Study: Selling Junk Food at Middle Schools Does Not Lead to Overweight Students

"...we kept looking for a connection that just wasn't there."

Health food vs. junk food in schools has been an ongoing battle for years, especially as the percentage of obese children has tripled since the 1970s. But is junk food sold in school really to blame?

A new study, which the authors held back from publishing for two years due to its controversial findings, reveals that at least in middle school children, sugary drinks, fried food and other popular junk food purchased at school does not correlate to a rise in weight levels.

Last year, The Blaze reported on stories ranging from schools eradicating junk food, schools banning home-packed lunches and the infamous debate over potatoes in school meals, which resulted in Congress fighting for potatoes to remain and stating that pizza was considered part vegetable.

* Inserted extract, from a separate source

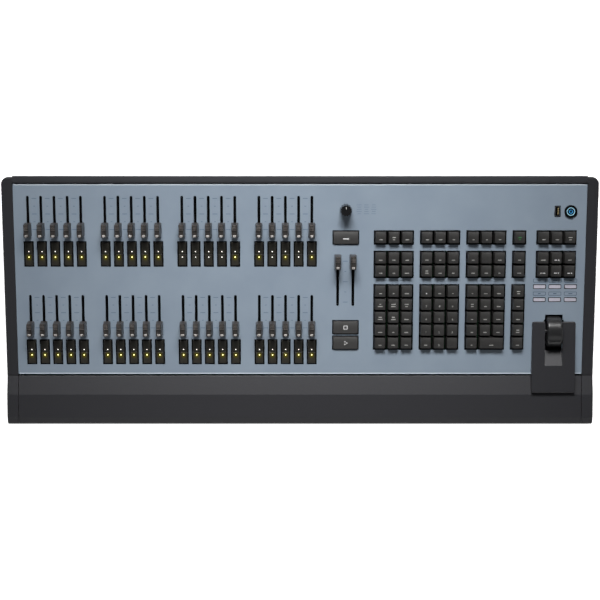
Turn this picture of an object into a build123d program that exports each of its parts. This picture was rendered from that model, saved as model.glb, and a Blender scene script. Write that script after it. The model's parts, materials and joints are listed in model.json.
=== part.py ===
"""Lighting control desk: sloped steel face with faders, keys and a level wheel, on a shallow tray."""
from build123d import *
from math import cos, radians, sin, tan
import os

os.makedirs("parts", exist_ok=True)

# ---------------------------------------------------------------- driving dimensions, in millimetres
WIDTH = 858.0
FRONT_Y = -180.0
REAR_Y = 180.0
FOOT_HEIGHT = 6.0
SHEET = 1.5
CHEEK_WIDTH = 16.6
INNER_HALF = WIDTH / 2 - CHEEK_WIDTH

SLOPE_DEG = 10.0
FACE_FRONT = (-107.0, 44.0)
FACE_LENGTH = 279.4
FACE_THICKNESS = 2.0

PITCH = 19.05
BANK_PITCH = 110.8
ROW_PITCH = 144.3
FIRST_STRIP_U = -391.5
STRIPS_IN_BANK = 5
BANKS = 4

CHANNEL_TRAVEL = 45.0
CHANNEL_ZERO_V = 69.5
CHANNEL_SLOT = (4.0, 50.2)
CHANNEL_SLOT_V = 93.0
MASTER_U = (54.6, 76.7)
MASTER_SLOT = (4.0, 74.0)
MASTER_SLOT_V = 138.6
MASTER_FULL_V = 167.6

BUMP_WINDOW = (14.6, 37.4)
BUMP_WINDOW_V = 33.85
BUMP_CAP = (10.6, 16.4)
BUMP_STEP = 16.9
BUMP_FRAME_WALL = 1.6

KEY_BASE = 17.4
KEY_TOP = (14.2, 15.2)
KEY_SET_BACK = 0.7
KEY_MARGIN = (20.0, 21.1)
LARGE_KEY_U = 66.2
LARGE_KEY = (36.4, 18.8)
LARGE_WINDOW = (38.7, 21.1)
SOFT_KEY = (16.4, 4.6)
SOFT_WINDOW = (18.5, 6.7)
SOFT_KEY_U = (347.3, 369.6, 392.3)
SOFT_KEY_V = (111.3, 130.4)

KNOB_AT = (66.0, 243.0)
KNOB_RADIUS = 8.5
USB_AT = (370.3, 240.2)
POWER_AT = (389.3, 239.9)

WHEEL_U = 369.4
WHEEL_Y = -43.7
WHEEL_V = 63.5
WHEEL_Z = 50.5
WHEEL_RADIUS = 22.75
WHEEL_WIDTH = 21.0
WHEEL_SLOT_WIDTH = 25.3
AXLE_RADIUS = 3.0
RUNNING_GAP = 0.05

HOUSING_WIDTH = 63.0
HOUSING_REAR = (-29.4, 59.7)
HOUSING_FRONT = (-134.0, 51.5)
RAMP_FRONT_Y = -94.0
RAMP_REAR_Y = -71.6

BOARD_TOP = -18.0
BOARD_THICKNESS = 1.6
SWITCH_TOP = -8.2
TACT_TOP = -9.4

REAR_PANEL_Y = 174.6
REAR_PANEL_TOP = 91.3
SOCKET_Z = 44.0
SCREW_SPOTS = [(x, 16) for x in range(-390, 391, 130)]

# ---------------------------------------------------------------- planes and places
SLOPE = radians(SLOPE_DEG)
FACE = Plane(
    origin=(0, FACE_FRONT[0], FACE_FRONT[1]),
    x_dir=(1, 0, 0),
    z_dir=(0, -sin(SLOPE), cos(SLOPE)),
)
REAR_OUTSIDE = Plane(origin=(0, REAR_PANEL_Y + SHEET, 0), x_dir=(-1, 0, 0), z_dir=(0, 1, 0))


def face_z(y):
    """Height of the face panel's top surface at depth y."""
    return FACE_FRONT[1] + (y - FACE_FRONT[0]) * tan(SLOPE)


def bank_spots(bank, v):
    """Places of a bank's five strips, all at the same distance up the face."""
    first = FIRST_STRIP_U + bank * BANK_PITCH
    return [(first + PITCH * strip, v) for strip in range(STRIPS_IN_BANK)]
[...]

The new study published in journal Sociology of Education was produced from a review of data from the Early Childhood Longitudinal Study by Jennifer Van Hook, professor of sociology and demography at Pennsylvania State University, and her colleague Claire Altman. Van Hook and Altman found that in the subsample of 19,450 children grades fifth through eight, more than 59 percent of fifth graders and 86.3 percent of eighth graders attended schools where junk food was sold. According to the press release, while there was a significant percentage of students attending schools where junk food was sold, there was not a disproportionate number of students considered obese or overweight in these schools compared to institutions where junk food was absent.

"There has been a great deal of focus in the media on how schools make a lot of money from the sale of junk food to students, and on how schools have the ability to help reduce childhood obesity," Van Hook said in the release. "In that light, we expected to find a definitive connection between the sale of junk food in middle schools and weight gain among children between fifth and eighth grades. But, our study suggests that — when it comes to weight issues — we need to be looking far beyond schools and, more specifically, junk food sales in schools, to make a difference."

"Schools only represent a small portion of children's food environment," Van Hook said. "They can get food at home, they can get food in their neighborhoods, and they can go across the street from the school to buy food. Additionally, kids are actually very busy at school. When they're not in class, they have to get from one class to another and they have certain fixed times when they can eat. So, there really isn't a lot of opportunity for children to eat while they're in school, or at least eat endlessly, compared to when they're at home. As a result, whether or not junk food is available to them at school may not have much bearing on how much junk food they eat."

Van Hook said that the findings surprised the researchers so much that they held off publishing for nearly two years "because we kept looking for a connection that just wasn't there."